In hosting Sagahutu, one of them, Freeman Bikorwa Singirankabo, called him a “hero” and Sagahutu acknowledged.


Bikorwa’s parents, Tangishaka David and Mariane Baziruwiha, are implicated in the of genocide against the Tutsi, in areas of Kigali and present day Rubavu. The involvement of Bikorwa in acts of genocide denial is meant to absolve his parents and others suspected of the crime of genocide.


While in ICTR detention in Arusha, Tanzania, Sagahutu testified that he met with President Juvenal Habyarimana after cutting short his visit in the USA following the RPA invasion on October 1, 1990. He briefed Habyarimana on the situation in the country after which he arranged the security convoy for the president. This shows that Sagahutu who was then second in command of military intelligence  had undisputable influence.

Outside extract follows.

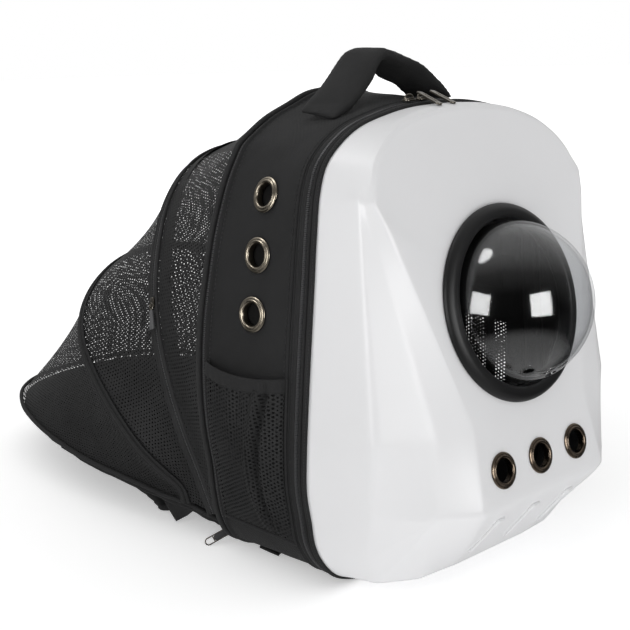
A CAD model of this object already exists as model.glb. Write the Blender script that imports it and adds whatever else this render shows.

The show hosts ‘promoted’ Sagahutu from Capt to General after serving his sentence as a convicted genocidaire. As Wallis noted, Sagahutu and his descendants in ideology are trying to hide the crime, deflect attention and even rebrand themselves as heroes, not villains, saviours not savages” especially when he talks about his “operation” to evacuate the population to the former Zaire, now the Democratic Republic of Congo.


In Zaire, Sagahutu and his followers were implementing a genocidal plan.


The campaign of denial followed the Interim Government into exile as the genocidal forces fled to DRC. In their camps, a defense strategy was organized by fugitives, with the news of the first trial of Jean Paul Akayesu in 1997, in North Kivu, discussion took place with Belgian lawyers, Luc de Temmerman and Johan Scheers about a common defense.


According to the British Investigative Journalist Linda Melvin, documents later retrieved from the camps in the DRC show Luc de Temmerman warning them that they must not fall into the trap of accepting there had been Genocide against the Tutsi by the Hutu, otherwise it would be impossible for him to plead not guilty on their behalf. The Belgian lawyer recommended that “all Hutu had to understand that if the genocide was confirmed, then it was the end of them as a people”. That is how the genocide denial spread from the camps to the court-rooms of the ICTR.


During the trial of Bernard Ntuyahaga in Belgium, for killing 10 Belgian Peacekeepers, Luc de Temmerman interrupted the witnesses and told them “you are only here for the attention and the cameras".


All Rwandan friends of Luc de Temmerman are genocide fugitives. He is the counsel in Belgium of Agathe Kanziga, widow of President Habyarimana, and strong on his laurels, he was the lawyer for Col Théoneste Bagosora and George Rutaganda, until the Tribunal removed the right for him to litigate in Arusha. 


Even if Capt Sagahutu follows the plan of Luc de Temmerman, will the International Residual Mechanism for Criminal Tribunals (IRMCT) continue to watch Sagahutu committing the crime he was convicted for? Denial is the last stage of genocide.


The mission of IRMCT includes: providing support and protection to victims and witnesses; and supervising enforcement of sentences. The IRMCT is violating its own missions by allowing Sagahutu and others to deny the crime of genocide they were convicted for. The world has rejected them including the countries which host their families.


Today, the rise of social media contributes another weapon to the deniers’ armory. Sagahutu said that ICTR incarcerated the wrong people and the Interahamwe were created by the victims. Sagahutu has not changed, or repented, which questions his early release. He has and shows no remorse at all.


Survivors of the Genocide are conducting mental health awareness campaigns as they are victims of mental health as a result of the genocide. By allowing Sagahutu, who lives under IRMCT budget, to spread his denial narrative, IRMCT is not protecting the victims as its core mandate requires.


To prevent genocide from occurring again, the IRMCT should protect the truth from deniers.


Genocide denial dehumanizes the survivors and the victims.  Genocide denial concerns us all because it undermines justice. Please IRMCT, stop Sagahutu.